Professor Weston....was a man obsessed with the idea which is at this moment circulating all over our planet in obscure works of 'scientifiction', in little Interplanetary Societies and Rocketry Clubs, and between the covers of monstrous magazines, ignored or mocked by the intellectuals, but ready, if ever the power is put into its hands, to open a new chapter of misery for the universe. It is the idea that humanity, having now sufficiently corrupted the planet where it arose, must at all costs strive to seed itself over a larger area: that the vast astronomical distances which are God's quarantine regulations, must somehow be overcome. This for a start. But beyond this planet lies the sweet poison of the false infinite - the wild dream that planet after planet, system after system, in the end galaxy after galaxy, can be forced to sustain, everywhere and for ever, the sort of life which is contained in the loins of our own species - a dream begotten by the hatred of death upon the fear of true immortality, fondled in secret by thousands of ignorant men and hundreds who are not ignorant. The destruction or enslavement of other species in the universe, if such there are, is to these minds a welcome corollary.
Even in the last few weeks, I've come across debates about humanity's right to propagate indefinitely, in whatever form that might be. Space narratives still cleave to a naive colonialism abandoned (mostly) everywhere else in the modern world.

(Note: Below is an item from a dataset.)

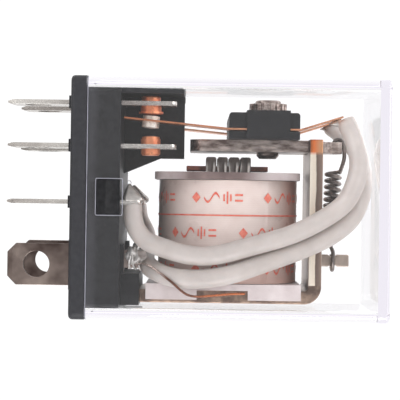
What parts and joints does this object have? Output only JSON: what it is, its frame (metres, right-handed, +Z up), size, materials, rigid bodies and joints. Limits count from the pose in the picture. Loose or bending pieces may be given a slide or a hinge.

But for Lewis, we are seduced by the 'sweet poison of the false infinite'. Infinity, he implies, is deceptive. The concept of a virtually endless universe is not an invitation to expand, in our own messy organic big bang, to fill all available niches; nor is it a palliative for the fear of death.
Perhaps that is the crux of it. We must solve infinity within ourselves before we can drink the 'sweet poison' and survive.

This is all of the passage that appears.